Герой этого фантастического романа истолкован в согласии с эстетикой критического реализма. Гриффин таков, каким его сделало общество. Оно отразилось в нем, как в капле воды. Мы узнаем, как формировался его характер, и видим его в прямом общении с другими людьми, сформированными тем же обществом, но в несколько иных условиях. Они объясняют нам его, он — их. Человек показан через общество, общество через человека.
Теперь, выработав свою систему реалистической фантастики, Уэллс возвращается к масштабам «Острова доктора Моро». Он снова будет писать о человечестве в целом, о будущем, о крутых поворотах истории, но его рассказ приобретет небывалую достоверность. Так написан следующий после «Невидимки» роман Уэллса — «Война миров».
Вопрос об обитаемости планет — очень старый. Во «множественность миров» верили еще Лукреций и Плутарх. Эта проблема снова была поднята в трактатах философов и ученых-астрономов семнадцатого века и решена почти единогласно. Считалось признанной научной истиной, что все планеты Солнечной системы обитаемы.
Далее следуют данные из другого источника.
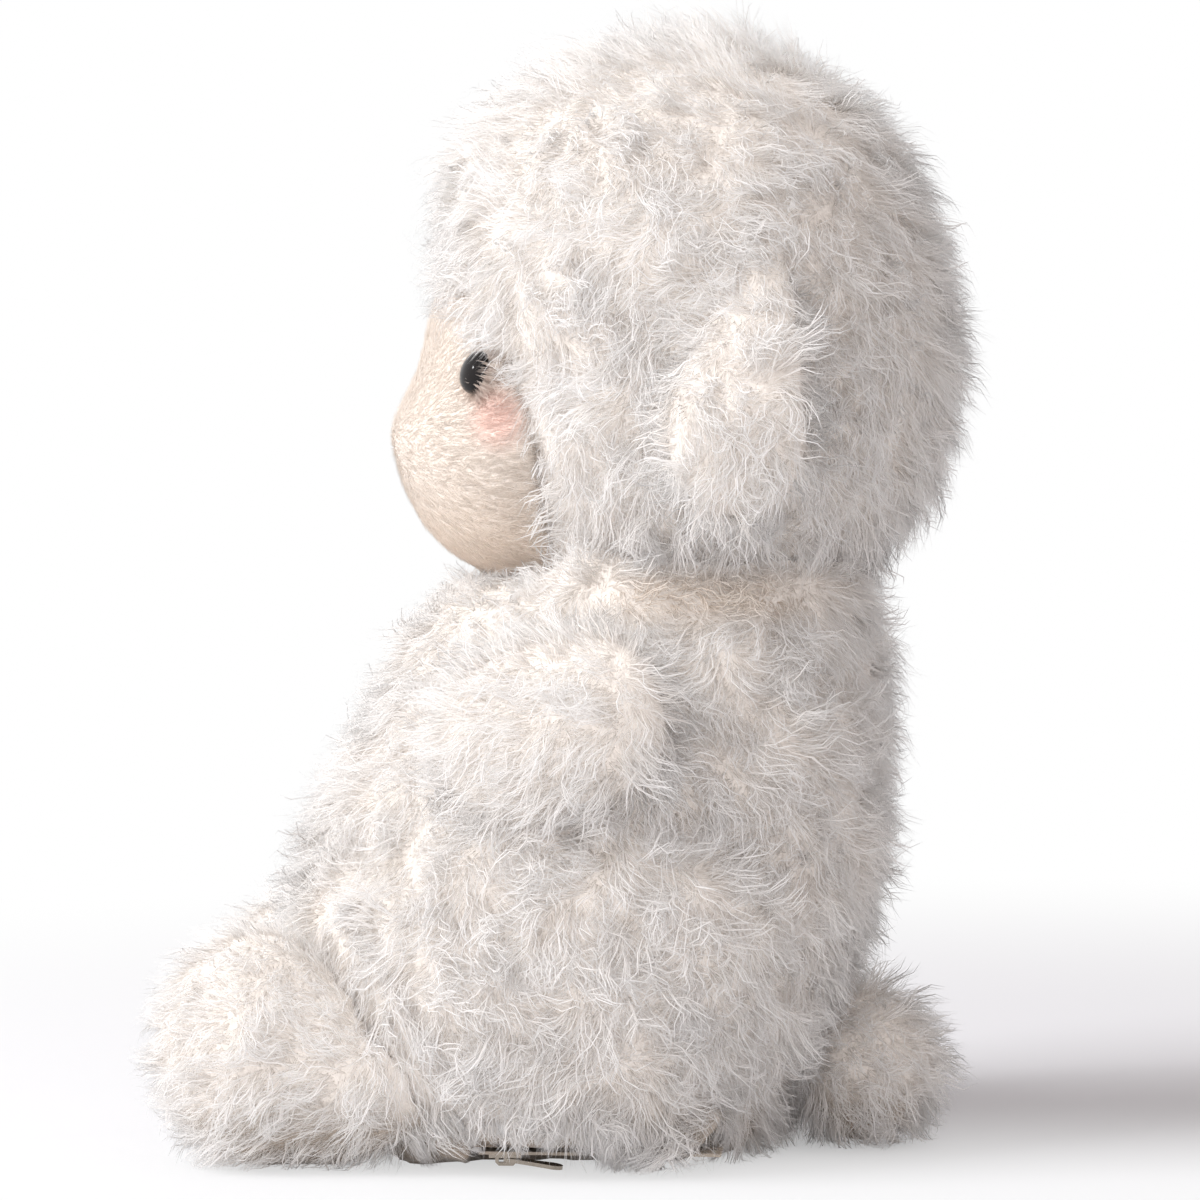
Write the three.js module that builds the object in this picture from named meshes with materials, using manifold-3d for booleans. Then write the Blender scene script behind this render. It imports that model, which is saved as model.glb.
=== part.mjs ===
// A seated plush sheep: a zipped body of long wool cloth over a stuffed cushion, a wool
// hood round a short-pile face, and ears, arms, legs and a tail sewn on.
// Millimetres, +Z up. The sheep faces -Y, its left side is +X, and the origin is on the
// floor under the middle of the body. Every soft outline is the mean surface of the pile.
import * as THREE from 'three';
import { mergeGeometries, mergeVertices } from 'three/addons/utils/BufferGeometryUtils.js';
import Module from 'manifold-3d';

const wasm = await Module();
wasm.setup();

// Cloth, fits and cutters
const woolWall = 10; // long pile with its backing
const faceWall = 3; // short pile with its backing
const seatGap = 0.3; // room where one soft piece meets another
const neckGap = 0.6; // room round the head where it turns in the neck
const runGap = 0.3; // running clearance in the zip
const floorCut = 0.5; // how deep the floor presses a form flat
const overrun = 4; // how far a cutter runs past what it cuts

// Body: height to the top of the neck, depth from belly to back, width
const bodyTall = 182;
const bodyDeep = 166;
const bodyWide = 166;

// Head: its underside above the floor, height, depth and width, and how far it turns
const headLow = 147;
const headTall = 157.5;
const headDeep = 144;
const headWide = 152;
const headSet = 27; // head's middle behind the body's middle
const headTurnDegrees = 12;

// Face: chin above the floor, height, depth from muzzle to rim, width
const faceLow = 146;
const faceTall = 106;
const faceDeep = 57;
const faceWide = 105;

// Eyes
const eyeRadius = 5.8;
const eyeDome = 4;
const eyeRim = 0.6;
const eyeApart = 86; // between the two eyes
const eyeHigh = 208; // above the floor
const eyeForwardDegrees = 24; // turned to the front from the face's own slope
const shankRadius = 1.5;
const shankLong = 8;
const shankRib = 0.35;
const shankRibs = 2;
const washerRadius = 5.5;
const washerThick = 1.2;
const washerDish = 0.8;
const washerSink = 0.8; // washer's room behind the face cloth
const stuffingLap = 0.5; // how far the head's filling runs on into the face's

// Ears
const earLong = 90;
const earDeep = 40;
const earThick = 21;
const earOut = 20; // how far the hanging ear bows away from its root
const earTop = 254; // root above the floor
const earSet = 44; // behind the body's middle
const earRoot = 62; // root from the middle plane
const earFlopDegrees = 50;

// Arms
const armLong = 76;
const armHigh = 58;
const armThick = 34;
const armHang = 20; // degrees below level
const armToe = 9; // degrees turned in to the belly
const armUpDegrees = 40;
const armDownDegrees = 12;
const shoulderHigh = 124;
const shoulderSet = 14;
const shoulderOut = 72;

// Legs
const legLong = 94;
const footHigh = 57;
const footWide = 56;
const hipSet = 22; // hip's end in front of the body's middle
const hipOut = 44;
const legToe = 5; // degrees turned out
const legPivotOut = 58;
const legPivotSet = 56; // in front of the body's middle
const legSpreadDegrees = 10;
const legCloseDegrees = 4;

// Tail
const tailTall = 49;
const tailDeep = 48;
const tailWide = 52;
const tailSet = 71; // tail's middle behind the body's middle
const tailRoot = 14; // pivot in front of the tail's middle
const tailWagDegrees = 15;

// Cushion and weight pouch inside the body
const pouchTall = 32;
const pouchSunk = 6; // how much of its round underside lies flat
const pouchDeep = 84;
const pouchWide = 76;

// Zip: rows of teeth on tapes, under the left edge of the base
const zipOut = 50; // from the middle plane
const zipFront = -27.5; // front end of the tapes
const zipHigh = 5.6; // middle of the teeth above the floor
const zipPitch = 2.4;
const zipTeeth = 22; // on each tape
const zipHead = 6.6; // bare tape in front of the teeth
const zipEnd = 3.5; // bare tape behind them
const tapeWide = 7;
const tapeThick = 0.8;
const tapeApart = 2.6; // between the tapes' facing edges
const toothThick = 1.8;
const toothNeck = 0.7;
const toothHead = 1.05;
const toothReach = 0.95; // tooth's nose past the middle line
const toothRoot = 0.8; // tooth's hold on its tape
const stopLong = 1.4;
const stopWall = 0.5;
const stopGrip = 1.6; // how far a stop reaches over its tape

// Slider and pull
const plateThick = 0.8;
const sliderLong = 8.4;
const sliderMouth = 7.2;
const sliderTail = 6.2;
const flangeWide = 0.5;
const wedgeWide = 1.7;
const wedgeLong = 2.6;
const bridgeWide = 1.2;
const bridgeLong = 5.6;
const bridgeThick = 0.9;
const pullThick = 1;
const pullLong = 15;
const pullWide = 5.6;
const pullNeck = 3.8;
const pullBar = 0.9; // bar of the pull that turns in the bridge
const pullPlay = 0.4; // room beside the bridge in the pull's eye
const pullTipDegrees = 8; // how far the pull's tip hangs down

// Mesh density
const around = 20; // points round a big form
const limbAround = 14;
const roundAround = 16; // points round an eye or a washer
const fineRows = 2; // rings made for each row of a table on a surface that shows
const plainRows = 1; // and on an inner surface
const sweepDegrees = 8.5; // widest step between two cuts of a turning carrier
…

Со временем, однако, скептики взяли верх. Единственной планетой, относительно обитаемости которой шли еще споры, оставался Марс. Сам Уэллс несколько раз менял точку зрения на этот вопрос. В конце концов он заявил, что на Марсе возможна жизнь, но в этом случае интеллект марсиан, в силу несходства внешних условий, должен очень отличаться от нашего.
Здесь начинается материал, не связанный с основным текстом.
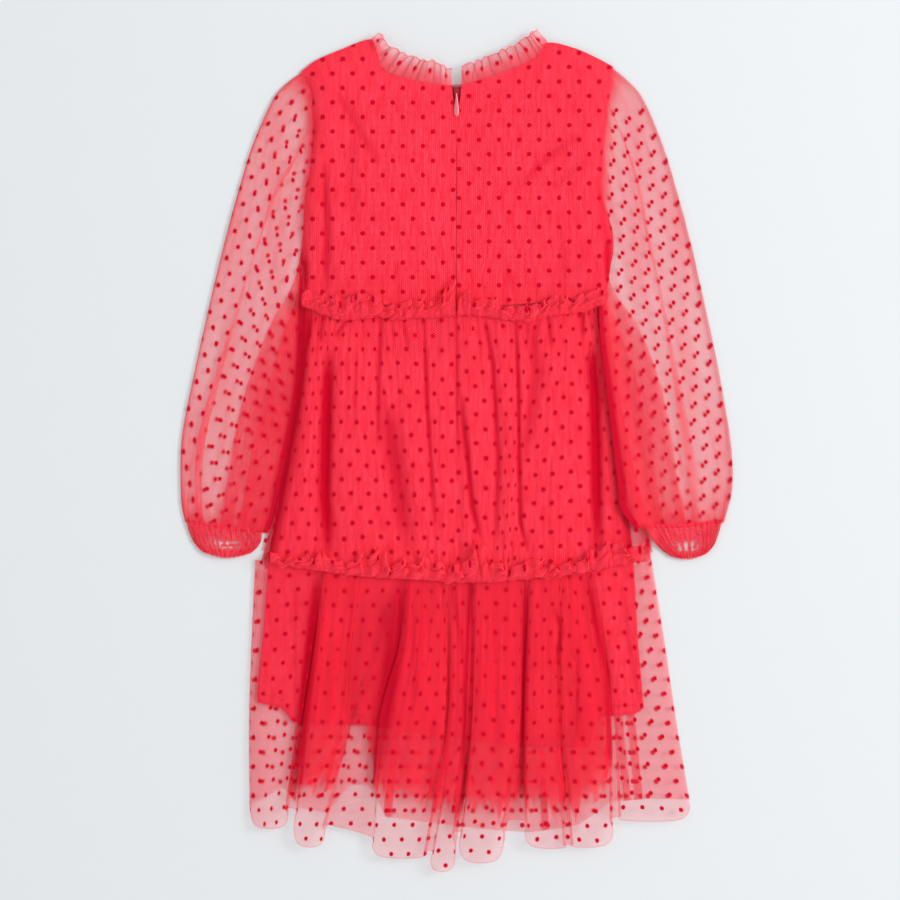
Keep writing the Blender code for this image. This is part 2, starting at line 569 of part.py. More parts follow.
def flute_columns():
    """Top, middle and hem across, length and rise, with round lobes between the rows."""
    columns = []
    for here, after in zip(TIER2_FLUTES, TIER2_FLUTES[1:]):
        grows = after.rise >= here.rise
        steps = FLUTE_STEPS if grows else [1 - step for step in [1.0, *FLUTE_STEPS[:0:-1]]]
        for step in steps:
            flat = [between(here[i], after[i], step) for i in range(3)]
            columns.append(flat + [lobe(here.length, after.length, step, grows, HEM_ROUNDNESS),
                                   lobe(here.rise, after.rise, step, grows, RISE_ROUNDNESS)])
    columns.append(list(TIER2_FLUTES[-1]))
    return np.array(columns)


def second_tier_back():
    """The back of the second tier: deep flutes that spread towards the lobed hem."""
    table = flute_columns()
    shares = np.array(TIER2_ROWS)[:, None]
    across = parabola(table[:, 0], table[:, 1], table[:, 2], shares)
    head = line(TIER_SEAM, across[0]) + SEAM_GAP / 2
    down = between(head, table[:, 3], shares)
    inwards = np.minimum(across - across[:, :1], across[:, -1:] - across)
    under = slope(SKIRT_SIDE_SLOPE, inwards)
    under = under + np.array(TIER2_FOLD_ROWS)[:, None] * table[:, 4]
    slab("tier2_back", across, down, under, WALL, SHEER)


def second_tier_front():
    """The front of the second tier, flat on the surface."""
    hem = np.array(TIER2_FRONT_HEM)
    shares = np.array(TIER2_FRONT_ROWS)[:, None]
    left, right = TIER2_FLUTES[0], TIER2_FLUTES[-1]
    left_across = parabola(left.top, left.middle, hem[0, 0], shares)
    right_across = parabola(right.top, right.middle, hem[-1, 0], shares)
    part = (hem[:, 0] - hem[0, 0]) / (hem[-1, 0] - hem[0, 0])
    across = between(left_across, right_across, part)
    head = line(TIER_SEAM, across[0]) + FRONT_BAND_HALF + FRONT_BAND_GAP
    slab("tier2_front", across, between(head, hem[:, 1], shares), 0.0, WALL, SHEER)


def skirt_lining(name, under):
    """A lining of the skirt, from the waist to its own hem, short of the tulle."""
    left, right, hem = np.array(LINING_LEFT), np.array(LINING_RIGHT), np.array(LINING_HEM)
    shares = np.array(LINING_ROWS)
    left_rows = (left[:, 1] - left[0, 1]) / (left[-1, 1] - left[0, 1])
    right_rows = (right[:, 1] - right[0, 1]) / (right[-1, 1] - right[0, 1])
    left_across = np.interp(shares, left_rows, left[:, 0])[:, None]
    right_across = np.interp(shares, right_rows, right[:, 0])[:, None]
    part = (hem[:, 0] - hem[0, 0]) / (hem[-1, 0] - hem[0, 0])
    across = between(left_across, right_across, part)
    head = line(WAIST_SEAM, across[0]) + 2 * SEAM_GAP
    slab(name, across, between(head, hem[:, 1], shares[:, None]), under, WALL, LINING)


def under_net():
    """The petticoat net, gathered onto the lining at the tier seam, with its uneven edge."""
    hem = np.array(UNDER_NET_HEM)
    part = (hem[:, 0] - hem[0, 0]) / (hem[-1, 0] - hem[0, 0])
    head_across = between(UNDER_NET_TOP_LEFT, UNDER_NET_TOP_RIGHT, part)
    shares = np.array(UNDER_NET_ROWS)[:, None]
    across = between(head_across, hem[:, 0], shares)
    down = between(line(TIER_SEAM, head_across), hem[:, 1], shares)
    slab("under_net", across, down, UNDER_NET_Z, NET_WALL, NET)


def skirt_cover(across, down):
    """Height that a piece needs to pass over the right side of the first tier."""
    edge = TIER1_RIGHT_FOLDS[-1]
    head, foot = WAIST_SEAM[-1].down, TIER_SEAM[-1].down
    share = np.clip((down - head) / (foot - head), 0.0, 1.0)
    inside = parabola(edge.top, edge.middle, edge.hem, share) - across + SKIRT_COVER_LEAD
    return np.where((down > head) & (across > 0), slope(SKIRT_COVER, inside), 0.0)


def tube(name, sections, across_shares, rises, first_ring=None):
    """A sleeve lying flat: sections of an upper and a lower wall that join at both edges."""
    table = np.array(sections)
    part = np.array(across_shares)
    across = between(table[:, :1], table[:, 2:3], part)
    down = between(table[:, 1:2], table[:, 3:4], part)
    bow = table[:, 4:5] * np.sin(np.pi * part)
    run = np.stack([table[:, 2] - table[:, 0], table[:, 3] - table[:, 1]], axis=1)
    run = run / np.linalg.norm(run, axis=1)[:, None]
    side = np.sign(table[0, 0])
    across = across - side * bow * np.abs(run[:, 1:2])
    down = down - bow * np.abs(run[:, :1])
    if first_ring is not None:
        across[0], down[0] = first_ring
    low = skirt_cover(across, down)
    puff = table[:, 5:6] * np.sin(np.pi * part)
    folds = np.array(rises) * np.clip(table[:, 5:6], 0.0, 1.2)
    high = low + 2 * WALL + SLEEVE_HOLLOW + puff + folds
    squeeze = WALL / np.hypot(across[:, -1:] - across[:, :1], down[:, -1:] - down[:, :1])
    inner_part = between(squeeze, 1 - squeeze, part)
    rows = np.arange(len(table))[:, None]
    inner_across = interpolate_rows(across, part, inner_part, rows)
    inner_down = interpolate_rows(down, part, inner_part, rows)
    outer = ring_points(across, down, low, high)
    inner = ring_points(inner_across, inner_down, low + WALL, high - WALL)
    sections_count, around = outer.shape[:2]
    count = sections_count * around
    faces = ring_faces(sections_count, around, 0) + ring_faces(sections_count, around, count)
    for end in (0, (sections_count - 1) * around):
        for here in range(around):
            a, b = end + here, end + (here + 1) % around
            faces += [(a, b, b + count), (a, b + count, a + count)]
    points = np.concatenate([outer.reshape(-1, 3), inner.reshape(-1, 3)])
    return add_object(name, points, faces, SHEER)


def interpolate_rows(values, part, wanted, rows):
    """Values of each row at new places along it."""
    return np.array([np.interp(wanted[row[0]], part, values[row[0]]) for row in rows])


def ring_points(across, down, low, high):
    """Closed rings: along the lower wall and back along the upper wall."""
    lower = place(across, down, low)
    upper = place(across, down, high)[:, ::-1]
    return np.concatenate([lower, upper], axis=1)


def ring_faces(sections_count, around, first):
    """Two triangles for each cell between neighbouring rings."""
    faces = []
    for section in range(sections_count - 1):
        for here in range(around):
            a = first + section * around + here
            b = first + section * around + (here + 1) % around
            faces += [(a, a + around, b + around), (a, b + around, b)]
    return faces


def sleeve(name, sections, side):
    """A sleeve whose first ring follows the armhole."""
    shares = [share for share, _ in SLEEVE_FOLDS]
    rises = [rise for _, rise in SLEEVE_FOLDS]
    table = np.array(side[:UNDERARM_ROW + 1])
    places = np.linspace(0.0, UNDERARM_ROW, len(shares))
    rows = np.arange(UNDERARM_ROW + 1)
    across = np.interp(places, rows, table[:, 0]) + np.sign(table[0, 0]) * SEAM_GAP
    return tube(name, sections, shares, rises, (across, np.interp(places, rows, table[:, 1])))


def cuff(name, sections):
    """An elastic end, gathered into small ridges."""
    shares = np.linspace(0.0, 1.0, 2 * CUFF_GATHERS + 1)
    rises = CUFF_GATHER_RISE * (np.arange(len(shares)) % 2)
    return tube(name, sections, shares, rises)


def standing_frill(name, seam, edge):
    """A frill stitched on a seam: its heading stands up in turns, its foot lies below the seam."""
    table = np.array(edge)
    places = np.arange(len(edge))
    wanted = np.arange(2 * len(edge) - 1) / 2.0
    across = np.interp(wanted, places, table[:, 0])
    upper = np.interp(wanted, places, table[:, 1])
    stitch = line(seam, across)
    crest = FRILL_CREST * np.clip((stitch - upper) / FRILL_HEADING, 0.0, 1.2)
    curl = FRILL_CURL * (1 + np.cos(np.pi * wanted))
    lower = stitch + FRILL_BELOW_SEAM + FRILL_FOOT_WAVE * np.sin(np.pi * wanted)
    out = np.array([1.0, 0.5, 0.0])[:, None]
    heading_down = between(stitch, upper, out)
    heading_under = FRILL_SEAM_Z + FRILL_LIFT * out + (crest + curl) * out ** FRILL_ROUNDNESS
    down = np.concatenate([heading_down, lower[None]])
    under = np.concatenate([heading_under, np.full((1, len(across)), FRILL_LOWER_Z)])
    slab(name, np.broadcast_to(across, down.shape), down, under, WALL, TULLE)


def front_frill(name, seam, left, right):
    """The front part of a frill, pressed flat where the dress lies on it."""
    across = np.linspace(left, right, FRONT_BAND_COLUMNS)
    middle = line(seam, across)
    down = np.stack([middle - FRONT_BAND_HALF, middle + FRONT_BAND_HALF])
    slab(name, np.stack([across, across]), down, 0.0, WALL, TULLE)


def box(name, low, high, finish):
    """A plain block from its lowest and highest across, down and height."""
    across = np.array([[low[0], high[0]], [low[0], high[0]]])
    down = np.array([[low[1], low[1]], [high[1], high[1]]])
    return slab(name, across, down, low[2], high[2] - low[2], finish)


def zip_tape():
    """The zip's tape between the lining halves, then under the first tier."""
    down = np.array([ZIP_TAPE_TOP, *ZIP_TAPE_STEP_DOWN, ZIP_TAPE_END])[:, None]
    under = np.array([BODICE_LINING_BACK_Z] * 2 + [ZIP_TAPE_SKIRT_Z] * 2)[:, None]
    across = np.array([[-ZIP_TAPE_HALF, 0.0, ZIP_TAPE_HALF]])
    slab("zip_tape", across, down, under, WALL, ZIP_CLOTH)


def zip_slider():
    """The slider in the zip's mouth, with two ears for the pull."""
    down = np.array([[SLIDER_TOP], [SLIDER_END]])
    half = np.array([[SLIDER_TOP_HALF], [SLIDER_END_HALF]])
    across = half * np.array([[-1.0, 1.0]])
    slider = slab("zip_slider", across, down, SLIDER_UNDER_Z, SLIDER_DECK_Z - SLIDER_UNDER_Z,
                  ZIP_PAINT)
    for side in (-1, 1):
        near, far = sorted((side * EAR_INNER, side * EAR_OUTER))
        ear = box(f"ear_{side}", (near, PULL_AXIS_DOWN - EAR_HALF_LENGTH, SLIDER_DECK_Z - EAR_SUNK),
                  (far, PULL_AXIS_DOWN + EAR_HALF_LENGTH, EAR_TOP_Z), ZIP_PAINT)
        join = slider.modifiers.new("ear", "BOOLEAN")
        join.operation = "UNION"
        join.object = ear
        ear.hide_render = True
        ear.display_type = "WIRE"


def zip_pull():
    """The drop-shaped pull, its origin on the hinge between the slider's ears."""
    shares, half = np.array(PULL_SHAPE).T
    down = PULL_AXIS_DOWN - PULL_TAIL + (PULL_LENGTH + PULL_TAIL) * shares
    across = half[:, None] * np.array([[-1.0, 0.0, 1.0]])
    hinge = place(0.0, PULL_AXIS_DOWN, PULL_AXIS_Z)
    slab("zip_pull", across, down[:, None], PULL_AXIS_Z - PULL_THICK / 2, PULL_THICK, ZIP_PAINT, hinge)


def build():
    """Make every piece of the dress."""
    clear_scene()
    front_bodice()
    back_lining("bodice_back_lining_left", LINING_TOP_LEFT, SIDE_LEFT)
    back_lining("bodice_back_lining_right", LINING_TOP_RIGHT, SIDE_RIGHT)
    back_bodice("bodice_back_left", BACK_TOP_LEFT, SIDE_LEFT, TOP_CLIMB_LEFT)
    back_bodice("bodice_back_right", BACK_TOP_RIGHT, SIDE_RIGHT, TOP_CLIMB_RIGHT)
    neck_frill("neck_frill_left", BACK_TOP_LEFT[4:], NECK_FRILL_EDGE_LEFT)
    neck_frill("neck_frill_right", BACK_TOP_RIGHT[:6], NECK_FRILL_EDGE_RIGHT)
    front_neck_frill()
    sleeve("sleeve_left", SLEEVE_LEFT, SIDE_LEFT)
    sleeve("sleeve_right", SLEEVE_RIGHT, SIDE_RIGHT)
    cuff("cuff_left", CUFF_LEFT)
    cuff("cuff_right", CUFF_RIGHT)
    standing_frill("waist_frill_left", WAIST_SEAM, WAIST_FRILL_LEFT)
    standing_frill("waist_frill_right", WAIST_SEAM, WAIST_FRILL_RIGHT)
    front_frill("waist_frill_front", WAIST_SEAM, SIDE_LEFT[-1].across, SIDE_RIGHT[-1].across)
    first_tier_front()
    first_tier_back("tier1_back_left", TIER1_LEFT_FOLDS, -1)
    first_tier_back("tier1_back_right", TIER1_RIGHT_FOLDS, 1)
    standing_frill("tier2_frill_back", TIER_SEAM, TIER2_FRILL)
    front_frill("tier2_frill_front", TIER_SEAM, TIER2_FLUTES[0].top, TIER2_FLUTES[-1].top)
    second_tier_front()
    second_tier_back()
    skirt_lining("skirt_lining_front", SKIRT_LINING_FRONT_Z)
    skirt_lining("skirt_lining_back", SKIRT_LINING_BACK_Z)
    under_net()
    zip_tape()
    zip_slider()
    zip_pull()


build()
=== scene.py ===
"""Looks of a child's party dress: dotted tulle over a crinkled lining, laid flat, its back upwards.

Tables are in millimetres. "across" runs from the centre back to the right, "down" runs from the top
of the neck frill to the hem, and heights are above the surface that the dress lies on.
"""

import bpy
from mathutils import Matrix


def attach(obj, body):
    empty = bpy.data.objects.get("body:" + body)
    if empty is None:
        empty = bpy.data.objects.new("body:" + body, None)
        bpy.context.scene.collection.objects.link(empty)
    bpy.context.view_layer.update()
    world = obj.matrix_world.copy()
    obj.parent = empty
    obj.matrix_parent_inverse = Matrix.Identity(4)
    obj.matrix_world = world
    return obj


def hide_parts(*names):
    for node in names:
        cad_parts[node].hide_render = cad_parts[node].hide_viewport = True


bl_info = {
    "name": "Dotted tulle dress",
    "version": (1, 0, 0),
    "blender": (4, 5, 0),
    "location": "3D View > Sidebar > Dress",
    "description": "Dresses the frame of a party dress in tulle, lining, frills, dots and a zip",
    "category": "Object",
}

from collections import namedtuple

import bpy
import numpy as np

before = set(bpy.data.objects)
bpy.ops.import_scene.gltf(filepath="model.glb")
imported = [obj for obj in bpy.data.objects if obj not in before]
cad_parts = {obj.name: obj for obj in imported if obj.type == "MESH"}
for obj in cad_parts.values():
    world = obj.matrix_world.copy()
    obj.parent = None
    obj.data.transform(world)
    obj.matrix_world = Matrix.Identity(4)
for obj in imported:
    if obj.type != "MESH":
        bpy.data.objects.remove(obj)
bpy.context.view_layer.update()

MM = 0.001
LENGTH = 688.0
DRESS = "dress"
PULL = "pull"

Patch = namedtuple("Patch", "points cloth density shade")
Crease = namedtuple("Crease", "line width depth")
Fold = namedtuple("Fold", "top middle hem rise")
Flute = namedtuple("Flute", "left right rise hems")
Tuck = namedtuple("Tuck", "top hem width")
Section = namedtuple("Section", "outer_across outer_down inner_across inner_down bow puff")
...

Обитатели Марса, какими мы видим их в романе Уэллса, имеют, однако, земное происхождение. В 1893 году в очерке «Человек миллионного года» он описал существо, которое придет через миллион лет на смену человеку, — очень на нас непохожее, зато весьма напоминающее марсианина из ненаписанной пока «Войны миров». Перенеся в своем романе это существо на Марс, Уэллс следовал простейшей логике — поскольку Марс существует много дольше Земля, живые формы могли там достичь того уровня развития, какого они на Земле достигнут много позже. Рассказав о вторжении с Марса, Уэллс мог теперь столкнуть современного человека с его далеким и непохожим потомком.